**Problem to solve**
Output exactly the lines from the line with "Model this object" through the end of the records below. Include nothing else.

**Records**
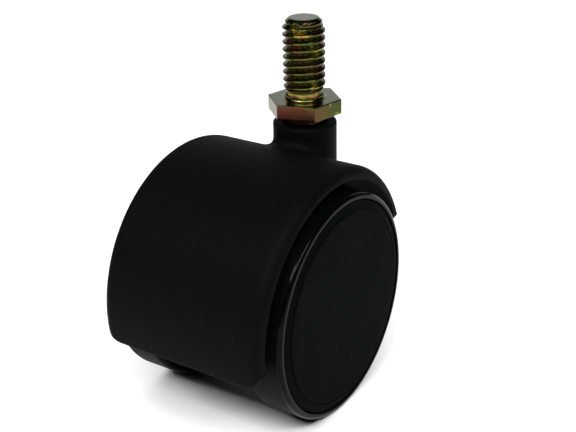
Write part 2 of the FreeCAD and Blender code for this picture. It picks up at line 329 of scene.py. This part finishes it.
tools = [
    (add_mesh("neck", *make_neck()), "UNION"),
    (add_mesh("wall", *plate(wall_outline(), wall_half, wall_round)), "UNION"),
    (add_mesh("bridge", *plate(bridge, bridge_half, bridge_round)), "UNION"),
    (add_mesh("boss", *lathe(boss, about_axle, 96)), "UNION"),
    (add_mesh("socket", *lathe(socket, about_stem, 96)), "DIFFERENCE"),
    (add_mesh("axle_hole", *lathe(axle_hole, about_axle, 96)), "DIFFERENCE"),
]
for tool, operation in tools:
    step = hood.modifiers.new(tool.name, "BOOLEAN")
    step.object, step.operation, step.solver = tool, operation, "MANIFOLD"
joined = bpy.data.meshes.new_from_object(hood.evaluated_get(bpy.context.evaluated_depsgraph_get()))
hood.modifiers.clear()
hood.data = joined
for tool, operation in tools:
    bpy.data.objects.remove(tool)


def nylon(name, colour, roughness, specular, grain_pitch, grain_depth):
    """Black moulded nylon. The grain's pitch and depth are millimetres; a cloudy noise shifts the
    colour and the polish a little, as the flow of the plastic does."""
    material = bpy.data.materials.new(name)
    material.use_nodes = True
    tree, link = material.node_tree, material.node_tree.links.new
    shader = tree.nodes["Principled BSDF"]
    shader.inputs["Specular IOR Level"].default_value = specular
    place = tree.nodes.new("ShaderNodeTexCoord")
    grain = tree.nodes.new("ShaderNodeTexNoise")
    grain.inputs["Scale"].default_value = 1 / (grain_pitch * MM)
    grain.inputs["Detail"].default_value = 3
    cloud = tree.nodes.new("ShaderNodeTexNoise")
    cloud.inputs["Scale"].default_value = 140
    cloud.inputs["Detail"].default_value = 4
    tone = tree.nodes.new("ShaderNodeMix")
    tone.data_type = "RGBA"
    tone.inputs["A"].default_value = (*[0.7 * c for c in colour], 1)
    tone.inputs["B"].default_value = (*[1.3 * c for c in colour], 1)
    both = tree.nodes.new("ShaderNodeMath")
    both.operation = "ADD"
    polish = tree.nodes.new("ShaderNodeMapRange")
    polish.inputs["From Min"].default_value = 0.6
    polish.inputs["From Max"].default_value = 1.4
    polish.inputs["To Min"].default_value = roughness - 0.08
    polish.inputs["To Max"].default_value = roughness + 0.08
    bump = tree.nodes.new("ShaderNodeBump")
    bump.inputs["Distance"].default_value = grain_depth * MM
    for texture in (grain, cloud):
        link(place.outputs["Object"], texture.inputs["Vector"])
    link(grain.outputs["Fac"], both.inputs[0])
    link(cloud.outputs["Fac"], both.inputs[1])
    link(cloud.outputs["Fac"], tone.inputs["Factor"])
    link(both.outputs["Value"], polish.inputs["Value"])
    link(tone.outputs["Result"], shader.inputs["Base Color"])
    link(polish.outputs["Result"], shader.inputs["Roughness"])
    link(grain.outputs["Fac"], bump.inputs["Height"])
    link(bump.outputs["Normal"], shader.inputs["Normal"])
    return material


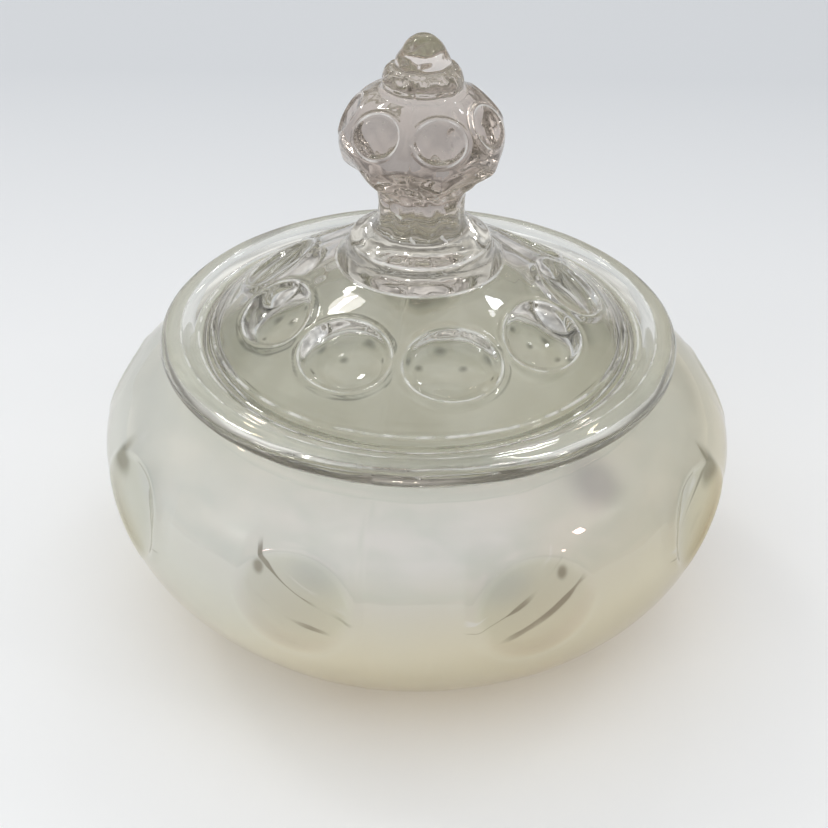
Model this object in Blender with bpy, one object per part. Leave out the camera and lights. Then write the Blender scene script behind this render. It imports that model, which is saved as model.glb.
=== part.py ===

**Solution below**
Model this object in Blender with bpy, one object per part. Leave out the camera and lights. Then write the Blender scene script behind this render. It imports that model, which is saved as model.glb.
=== part.py ===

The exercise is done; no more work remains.